◆ SET PROBLEM ◆
Quote precisely the final stretch of the listing: start at the line containing "Continue the OpenSCAD" and stop after the last line.

3D code data:
────────
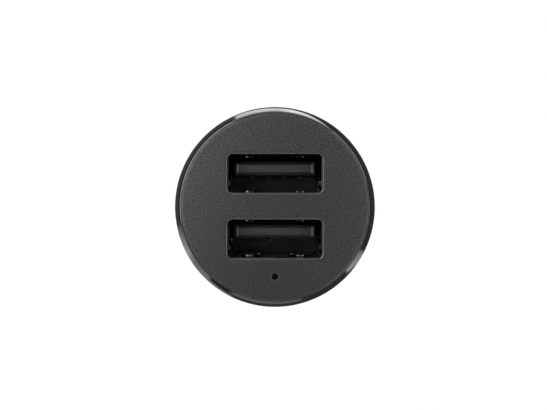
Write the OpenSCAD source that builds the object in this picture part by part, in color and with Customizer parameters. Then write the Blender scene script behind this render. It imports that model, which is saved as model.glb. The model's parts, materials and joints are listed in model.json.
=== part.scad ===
// Two-port USB charger plug for a car's 12 V socket.
// The plug's axis is Y: the face with the ports looks towards -Y and the centre contact points to +Y.
// The origin is on the axis, where the barrel leaves the shoulder that stops against the car's socket.

/* [Head] */
// Space between the sockets' outer corners and the skirt behind the face
port_margin = 0.64; // [0.5:0.02:2.4]
// Length of the ribs between the port board and the shoulder
rest_len = 1.7; // [1:0.1:4]
// How much narrower the head is at the shoulder than at the rim
head_taper = 0.8; // [0:0.1:1.4]
// Wall of the head at the shoulder
head_wall = 1.5; // [1.2:0.1:1.7]
// Width of the sloping rim, seen from the front
rim_w = 0.85; // [0.6:0.05:1]
// Depth of the sloping rim
rim_depth = 0.8; // [0.5:0.05:1.2]
// Radius of the rim's slight crown
rim_crown_r = 3; // [1.5:0.1:6]
// Thickness of the shoulder
shoulder_t = 1.8; // [1.4:0.1:2.2]
// Rounding where the head's side turns into the shoulder
shoulder_r = 1.2; // [0.6:0.1:1.6]

/* [Face plate] */
// Thickness of the plate
plate_t = 1.6; // [1.2:0.1:2.2]
// Gap all round between the plate and the rim
plate_gap = 0.05; // [0.04:0.01:0.12]
// Rounding of the plate's front edge
plate_edge_r = 0.2; // [0.1:0.05:0.4]
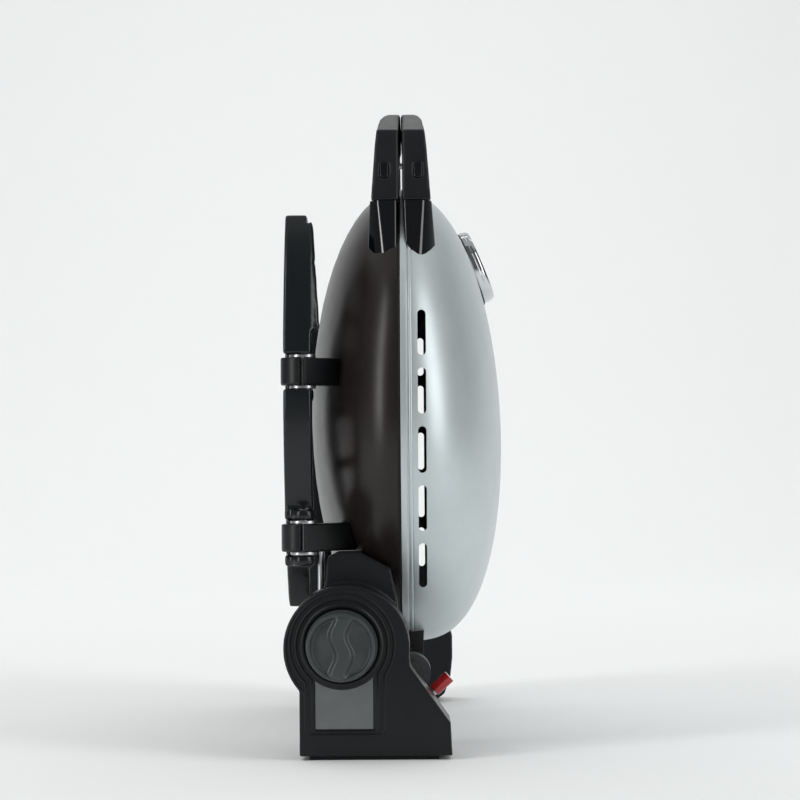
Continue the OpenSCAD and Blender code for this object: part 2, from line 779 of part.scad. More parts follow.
module thermo_probe() color("#a9acae") stand() thermo() difference() {
  translate([0, 0, -30]) cylinder(r = 4.5, h = 30 + flange_t + plate_t - 0.1);
  cylinder(r = 1.2, h = 20);
}

module thermo_nut() color("#8d9092") stand() thermo() difference() {
  translate([0, 0, -8.4]) cylinder(r = 9, h = 5, $fn = 6);
  translate([0, 0, -20]) cylinder(r = 4.55, h = 20);
}

// ---- legs ----
module leg_plan(d) {
  intersection() {
    translate([leg_cx, leg_cy]) circle(r = leg_r - d, $fn = 180);
    translate([-leg_out - 5, leg_mid - leg_l / 2 + d]) square([leg_out + 5 - leg_in - d, leg_l - 2 * d]);
  }
}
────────
◆ PROBLEM SOLUTION ◆
Continue the OpenSCAD and Blender code for this object: part 2, from line 779 of part.scad. More parts follow.
module thermo_probe() color("#a9acae") stand() thermo() difference() {
  translate([0, 0, -30]) cylinder(r = 4.5, h = 30 + flange_t + plate_t - 0.1);
  cylinder(r = 1.2, h = 20);
}

module thermo_nut() color("#8d9092") stand() thermo() difference() {
  translate([0, 0, -8.4]) cylinder(r = 9, h = 5, $fn = 6);
  translate([0, 0, -20]) cylinder(r = 4.55, h = 20);
}

// ---- legs ----
module leg_plan(d) {
  intersection() {
    translate([leg_cx, leg_cy]) circle(r = leg_r - d, $fn = 180);
    translate([-leg_out - 5, leg_mid - leg_l / 2 + d]) square([leg_out + 5 - leg_in - d, leg_l - 2 * d]);
  }
}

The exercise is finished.